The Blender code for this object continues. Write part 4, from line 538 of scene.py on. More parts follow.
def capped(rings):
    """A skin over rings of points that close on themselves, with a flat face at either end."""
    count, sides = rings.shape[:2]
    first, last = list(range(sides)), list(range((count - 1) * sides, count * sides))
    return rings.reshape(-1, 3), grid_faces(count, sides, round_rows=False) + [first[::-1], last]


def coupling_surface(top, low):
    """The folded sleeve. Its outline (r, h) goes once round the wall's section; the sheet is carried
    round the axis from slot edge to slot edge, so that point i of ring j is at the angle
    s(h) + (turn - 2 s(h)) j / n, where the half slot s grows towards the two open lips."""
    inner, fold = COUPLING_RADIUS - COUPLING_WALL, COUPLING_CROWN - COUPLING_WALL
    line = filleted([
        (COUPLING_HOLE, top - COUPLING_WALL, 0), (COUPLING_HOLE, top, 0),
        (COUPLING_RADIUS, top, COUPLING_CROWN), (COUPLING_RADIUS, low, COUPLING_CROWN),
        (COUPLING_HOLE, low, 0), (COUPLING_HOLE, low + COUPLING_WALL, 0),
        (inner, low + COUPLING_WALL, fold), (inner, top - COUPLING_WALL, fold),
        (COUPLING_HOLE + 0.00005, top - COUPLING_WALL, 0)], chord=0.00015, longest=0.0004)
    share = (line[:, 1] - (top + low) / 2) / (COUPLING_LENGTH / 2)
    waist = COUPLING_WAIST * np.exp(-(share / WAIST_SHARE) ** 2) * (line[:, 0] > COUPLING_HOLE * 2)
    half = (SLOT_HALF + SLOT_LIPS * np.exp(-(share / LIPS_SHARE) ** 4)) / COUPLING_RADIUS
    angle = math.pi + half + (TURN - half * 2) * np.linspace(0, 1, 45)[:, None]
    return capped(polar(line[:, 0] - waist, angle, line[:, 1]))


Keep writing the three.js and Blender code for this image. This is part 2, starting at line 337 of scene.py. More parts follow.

→ **PROBLEM TO SOLVE**:
Copy every line of the material, please, keeping it exactly the same.

→ **PROBLEM SOLUTION**:
The Blender code for this object continues. Write part 4, from line 538 of scene.py on. More parts follow.
def capped(rings):
    """A skin over rings of points that close on themselves, with a flat face at either end."""
    count, sides = rings.shape[:2]
    first, last = list(range(sides)), list(range((count - 1) * sides, count * sides))
    return rings.reshape(-1, 3), grid_faces(count, sides, round_rows=False) + [first[::-1], last]


def coupling_surface(top, low):
    """The folded sleeve. Its outline (r, h) goes once round the wall's section; the sheet is carried
    round the axis from slot edge to slot edge, so that point i of ring j is at the angle
    s(h) + (turn - 2 s(h)) j / n, where the half slot s grows towards the two open lips."""
    inner, fold = COUPLING_RADIUS - COUPLING_WALL, COUPLING_CROWN - COUPLING_WALL
    line = filleted([
        (COUPLING_HOLE, top - COUPLING_WALL, 0), (COUPLING_HOLE, top, 0),
        (COUPLING_RADIUS, top, COUPLING_CROWN), (COUPLING_RADIUS, low, COUPLING_CROWN),
        (COUPLING_HOLE, low, 0), (COUPLING_HOLE, low + COUPLING_WALL, 0),
        (inner, low + COUPLING_WALL, fold), (inner, top - COUPLING_WALL, fold),
        (COUPLING_HOLE + 0.00005, top - COUPLING_WALL, 0)], chord=0.00015, longest=0.0004)
    share = (line[:, 1] - (top + low) / 2) / (COUPLING_LENGTH / 2)
    waist = COUPLING_WAIST * np.exp(-(share / WAIST_SHARE) ** 2) * (line[:, 0] > COUPLING_HOLE * 2)
    half = (SLOT_HALF + SLOT_LIPS * np.exp(-(share / LIPS_SHARE) ** 4)) / COUPLING_RADIUS
    angle = math.pi + half + (TURN - half * 2) * np.linspace(0, 1, 45)[:, None]
    return capped(polar(line[:, 0] - waist, angle, line[:, 1]))


Keep writing the three.js and Blender code for this image. This is part 2, starting at line 337 of scene.py. More parts follow.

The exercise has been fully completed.